HitHub — a hit list predictor #Week 5
Hi! Last week, we tried different models based on the dataset. As a result, although the development set results are well, with our custom dataset we didn’t get good results. This week, we haven’t done anything special but discussed why we have got bad results with our custom dataset.
First, we want to introduce what is Billboard Hot 100 list: Billboard Hot 100 a chart that is based on sales and streaming in the United States. So we can say that the chart is not a global chart. Also, there are Billboard Japan Hot 100 and Billboard Canada Hot 100 lists.
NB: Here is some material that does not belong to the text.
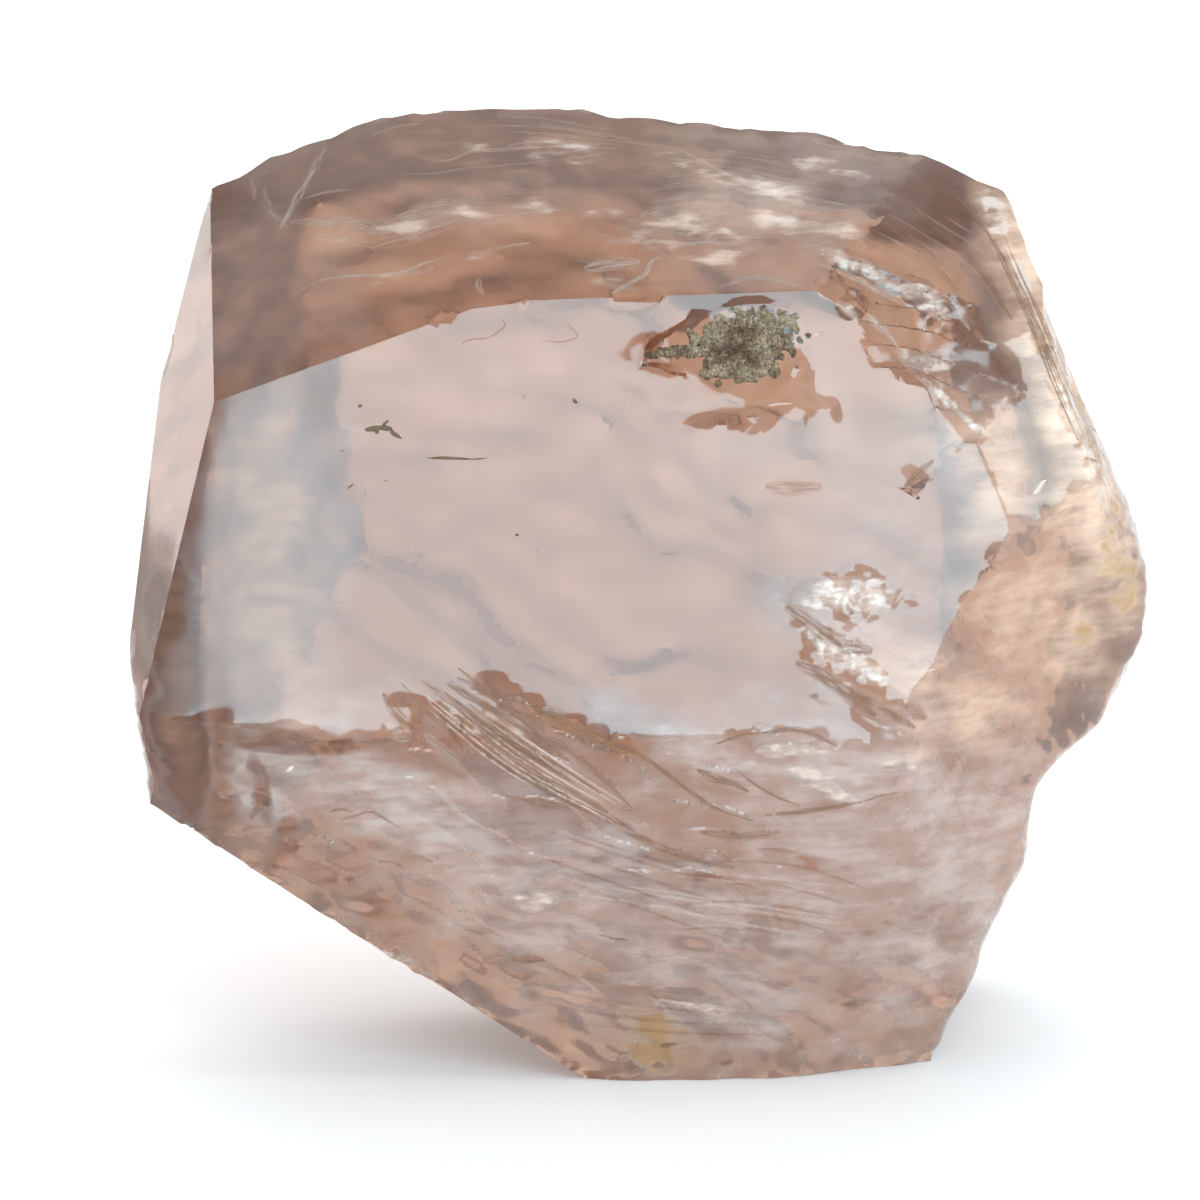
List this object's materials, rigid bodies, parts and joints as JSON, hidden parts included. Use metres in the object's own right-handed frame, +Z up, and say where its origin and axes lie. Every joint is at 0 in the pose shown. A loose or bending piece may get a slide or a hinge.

But in our training and development dataset, the target is 1 if it hits Billboard Hot 100 any period and 0 otherwise, but there may be a song that hits on Canada Hot 100 but not on Hot 100. So, we can conclude that the measurement of popularity is changeable based on the region. The popularity of a song in Turkey does not guarantee that if the same song will be released in the United States and enter the Billboard Hot 100 list. In this case, our models test whether a song released in Turkey will be popular enough to enter the Billboard Hot 100 list if it is released in the United States. In this context, it becomes pointless to examine the accuracies of the custom dataset we have, based on the results of the models. Therefore, we concluded that we need to separate our datasets on a regional basis.
In the coming weeks, we will make our plans in line with this vision and try to get the correct accuracy.
See you next week! 🎧🎧🎧